The Pursuit of Returns: Equities offer the potential for two primary sources of returns: capital appreciation and dividend income. Capital appreciation occurs when the market value of a stock increases over time, allowing investors to profit from selling shares at a higher price than they purchased them. Dividend income, on the other hand, provides a steady stream of income for investors, particularly from established companies with a history of distributing dividends to shareholders of the listed company.

The Risk-Return Relationship: Central to equity investing is the risk-return relationship, which posits that higher-risk investments tend to offer the potential for higher returns, while lower-risk investments typically yield lower returns.
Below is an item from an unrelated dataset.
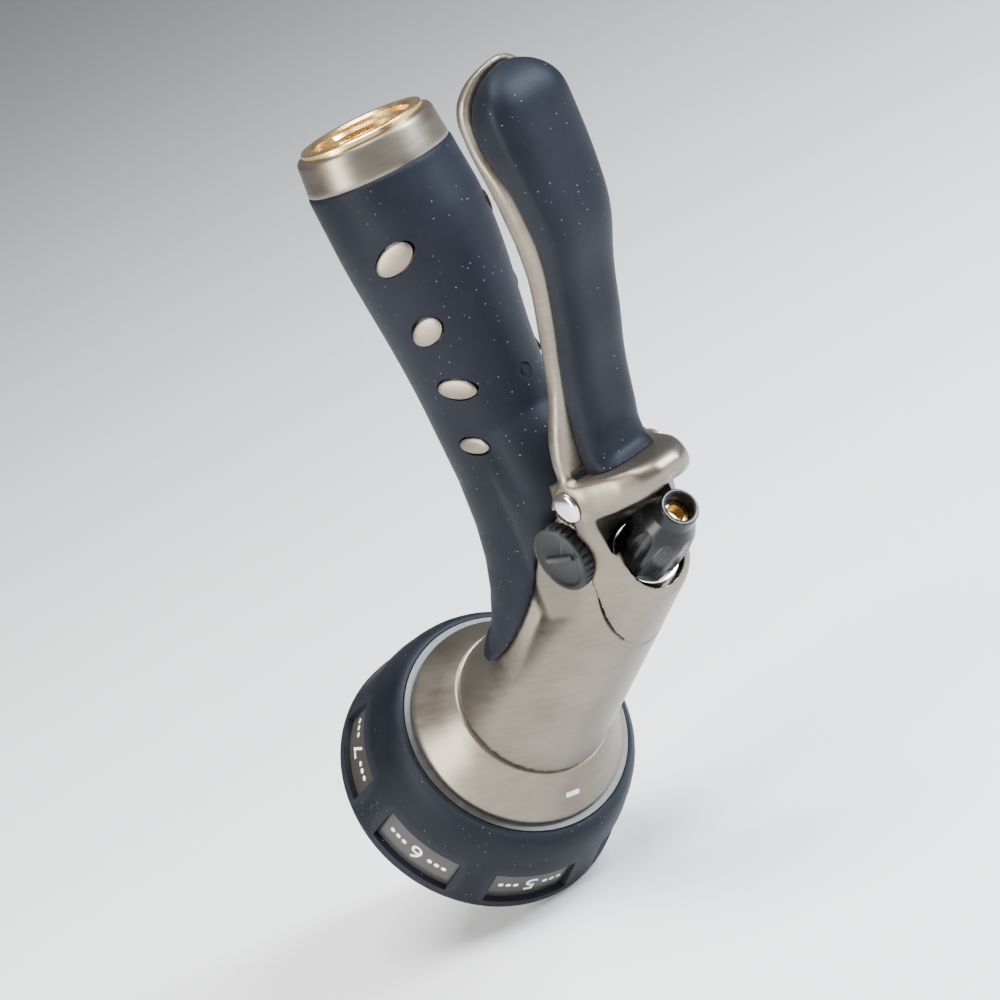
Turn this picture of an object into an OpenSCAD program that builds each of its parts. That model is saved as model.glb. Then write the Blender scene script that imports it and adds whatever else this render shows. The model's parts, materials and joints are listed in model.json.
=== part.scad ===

This relationship underscores the importance of balancing risk and return in investment decisions. While high-risk equities may offer the allure of significant gains, they also carry a higher probability of losses. Conversely, low-risk equities may provide stability but may offer limited growth potential.

Managing Risk: Effective risk management is essential for navigating the complexities of equity investing. Diversification plays a pivotal role in spreading risk across different assets, industries, and geographic regions, reducing overall portfolio volatility. Additionally, conducting thorough risk assessments of individual stocks and the overall portfolio can help investors identify and mitigate potential risks.

Conclusion: Understanding the effect of risk and return in equities is fundamental to successful investing. By comprehending the inherent risks associated with equities and employing sound risk management strategies, investors can optimize their risk-return profiles and work towards achieving their investment objectives in the dynamic world of equity markets.